> **Task brief**: Look through the records below and collect all lines that hold the string "from".

Dataset rows
+---+
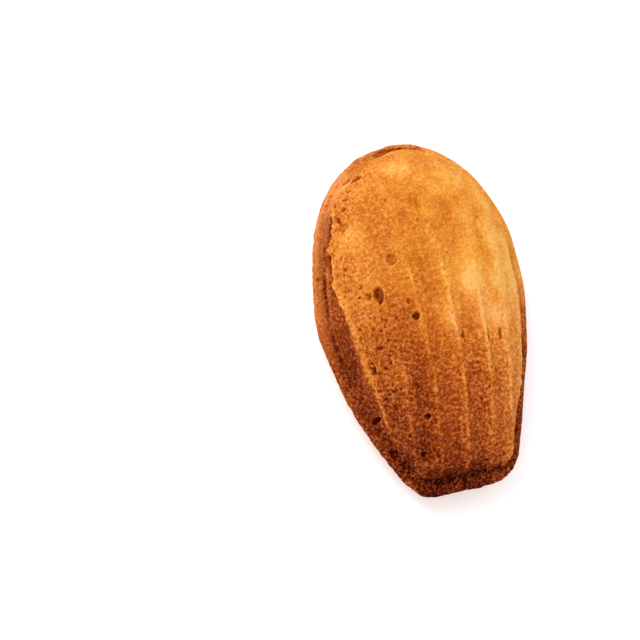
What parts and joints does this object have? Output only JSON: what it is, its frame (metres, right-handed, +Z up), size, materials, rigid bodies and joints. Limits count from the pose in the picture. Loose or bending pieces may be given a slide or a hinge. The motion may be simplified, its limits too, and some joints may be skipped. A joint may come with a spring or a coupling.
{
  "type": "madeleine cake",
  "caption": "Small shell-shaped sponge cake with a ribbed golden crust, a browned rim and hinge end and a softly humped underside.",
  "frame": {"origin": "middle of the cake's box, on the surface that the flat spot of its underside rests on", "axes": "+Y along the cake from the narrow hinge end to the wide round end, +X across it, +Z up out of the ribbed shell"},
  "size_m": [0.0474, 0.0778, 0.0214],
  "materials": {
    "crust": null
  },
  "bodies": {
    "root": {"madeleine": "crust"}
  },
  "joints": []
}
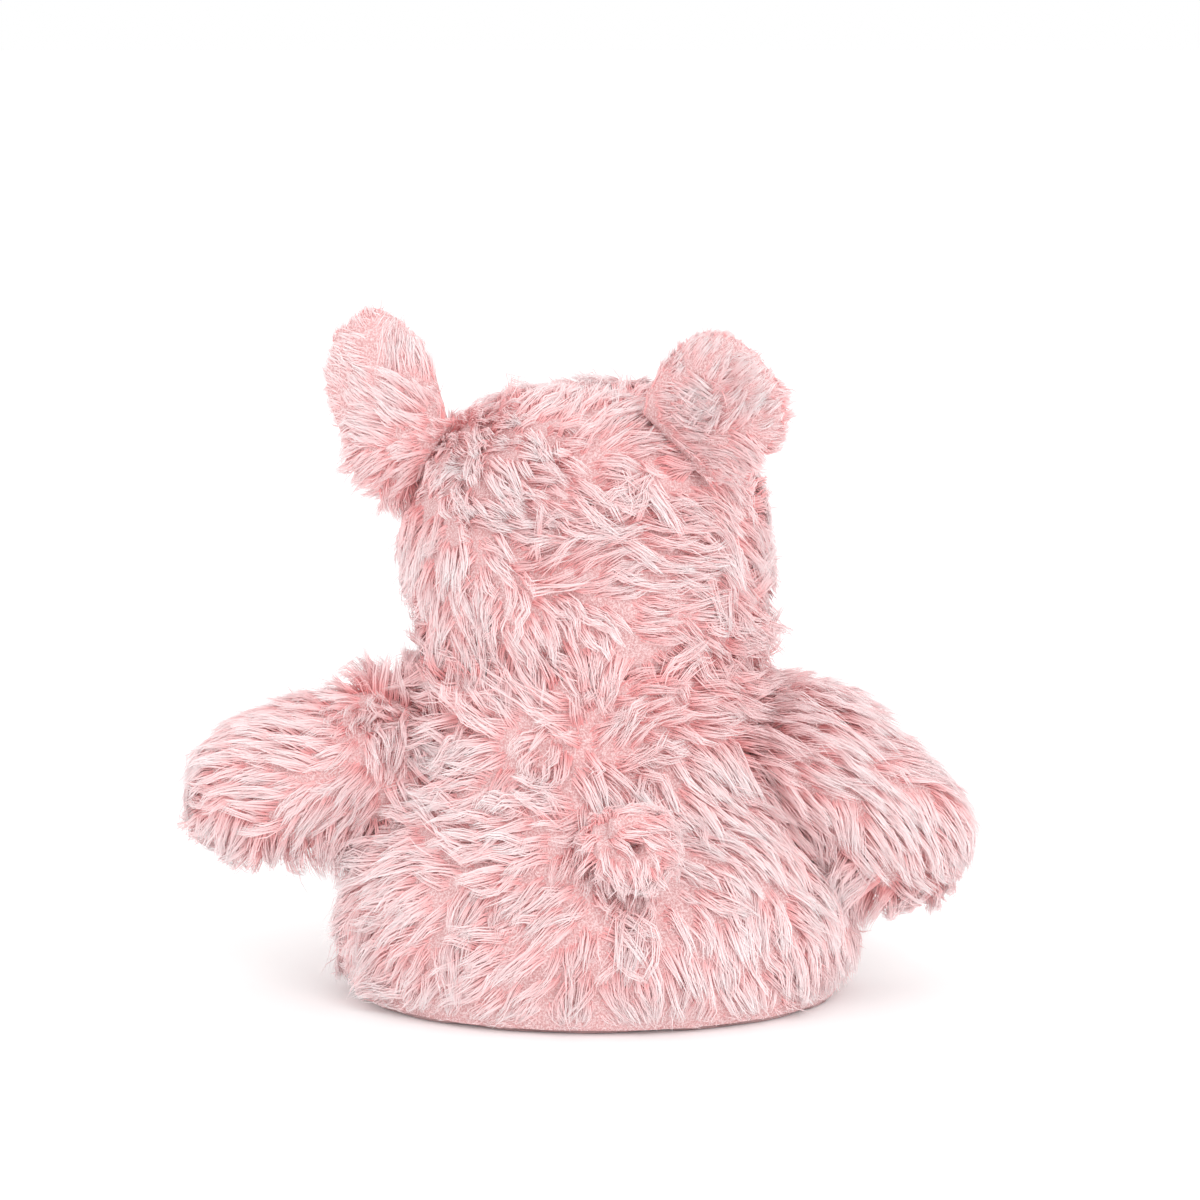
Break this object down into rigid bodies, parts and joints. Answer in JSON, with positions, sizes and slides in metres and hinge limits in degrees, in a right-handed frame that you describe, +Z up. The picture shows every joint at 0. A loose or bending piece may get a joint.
+---+
> **Solution**:
What parts and joints does this object have? Output only JSON: what it is, its frame (metres, right-handed, +Z up), size, materials, rigid bodies and joints. Limits count from the pose in the picture. Loose or bending pieces may be given a slide or a hinge. The motion may be simplified, its limits too, and some joints may be skipped. A joint may come with a spring or a coupling.
  "frame": {"origin": "middle of the cake's box, on the surface that the flat spot of its underside rests on", "axes": "+Y along the cake from the narrow hinge end to the wide round end, +X across it, +Z up out of the ribbed shell"},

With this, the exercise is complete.